6 de abril de 2026
V Domingo de Cuaresma, año C
Jn, 8, 1-11
También hoy, para intentar comprender el pasaje evangélico de este domingo (Jn 8,1-11), partimos de un pequeño detalle.
Estamos en el templo, adonde Jesús ha llegado desde el Monte de los Olivos; sentado enseña a la gente que se reúne a su alrededor (Jn 8,1-2). Mientras está enseñando, los escribas y fariseos le traen a una mujer adúltera, y le piden que dicte sentencia contra ella. Pero Jesús permanece en silencio y escribe con el dedo en el suelo (Jn 8,6). Y como ellos insisten, Jesús pronuncia las famosas palabras «El que esté libre de pecado entre vosotros, que le tire la primera piedra» (Jn 8,7), después se inclina de nuevo y vuelve a escribir en el suelo (Jn 8,8).
Esto último es un detalle extraño: Jesús se inclina nuevamente y escribe por segunda vez. Ya es extraño que lo haga una primera vez. Es aún más extraño que el evangelista Juan subraye que también lo hace por segunda vez.
La misma Escritura puede ayudarnos a comprender esta indicación aparentemente extraña del evangelista.
Al final del capítulo 31 del libro del Éxodo leemos que Dios, después de haber hablado largamente con Moisés sobre todas las leyes que había dado a Israel, «le dio las dos tablas del testimonio, tablas de piedra, escritas con el dedo de Dios» (Ex 31,18).
Encontramos aquí una primera referencia: también en el versículo 6 del pasaje de hoy dice que Jesús escribe en el suelo con el dedo.
Pero, como decíamos, lo extraño es que este gesto se repita dos veces. Incluso las Tablas de la Ley tuvieron que ser escritas dos veces.
Las primeras, en efecto, fueron destruidas por Moisés como símbolo del pecado de infidelidad e idolatría del pueblo: la alianza, apenas estipulada, había sido inmediatamente rota (Ex 32).

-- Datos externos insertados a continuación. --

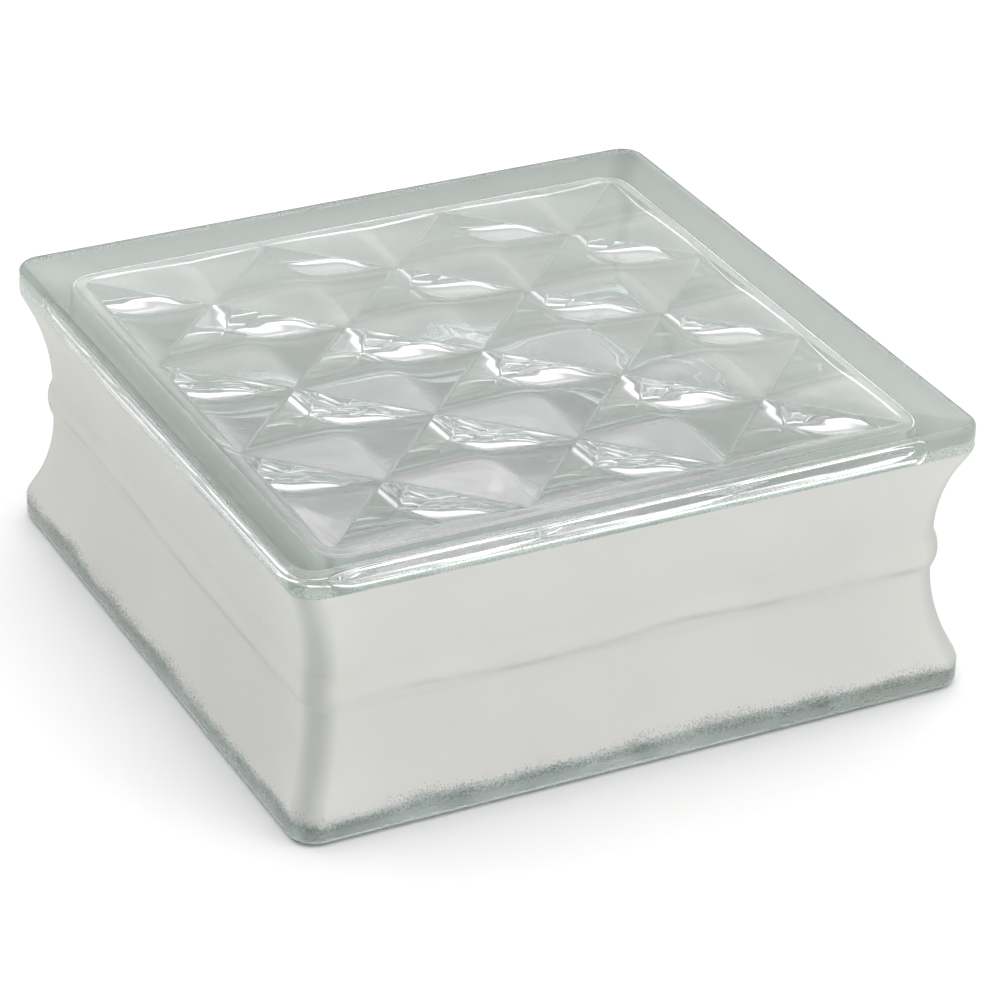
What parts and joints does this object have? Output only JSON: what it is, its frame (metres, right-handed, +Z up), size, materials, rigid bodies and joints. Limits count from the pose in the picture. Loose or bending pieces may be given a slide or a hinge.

Pero Dios no lo ha destruido todo, como había pensado hacer en un principio, y en el capítulo 34 del Éxodo entrega a Moisés otras dos tablas de la alianza, tablas que Dios había escrito de nuevo (Ex 34,1.28).
Ciertamente, los que habían llevado a la mujer a Jesús, invocando sobre ella una sentencia de muerte, no podían dejar de entender la alusión. Jesús escribe dos veces, porque esto es lo que Dios hace con su pueblo, y con todo hombre. Él siempre da una segunda oportunidad. La ofrece a todos, porque todos la necesitamos.
Incluso los escribas y fariseos que le ven escribir la necesitan, porque ellos también pertenecen a un pueblo de pecadores, de adúlteros, un pueblo que necesitaba una segunda oportunidad.
Jesús, sin embargo, no se limita a desplazar el foco del pecado de la mujer al pecado de todos: no niega el pecado de la mujer, como Moisés no negó ante Dios el pecado de su pueblo, ni lo minimiza. Jesús no disminuye su responsabilidad, pero tampoco la aplasta bajo el peso de su culpa.
En primer lugar, Jesús le habla ("Entonces Jesús se levantó y le dijo: «Mujer, ¿dónde están?» - Jn 8,10): la violencia de sus acusadores le había quitado la capacidad de hablar, Jesús se la devuelve, le devuelve su dignidad.
Luego la devuelve a sí misma y a su propia responsabilidad: no es él quien juzga a la mujer (Jesús le dice: «Tampoco yo te condeno» - Jn 8,11), porque Él no ha venido a condenar («No he venido a condenar al mundo, sino a salvar al mundo» - Jn 12,47). Más bien, es el que comete el mal el que, en última instancia, se condena a sí mismo.
Finalmente, la devuelve al camino, la libera de la necesidad de permanecer en su propio pecado, de repetir su error («Vete y desde ahora no peques más» - Jn 8,11).
Jesús le ofrece, pues, una segunda oportunidad.
Pero no se la ofrece sólo a ella! Incluso los fariseos y los ancianos pueden iniciar un nuevo camino a partir de ahí: también ellos se ponen en camino («Se fueron uno por uno, empezando por los ancianos» - Jn 8,9)
Quien experimenta la misericordia de Dios puede, si lo desea, volver a empezar, puede nacer de nuevo, puede ponerse en camino.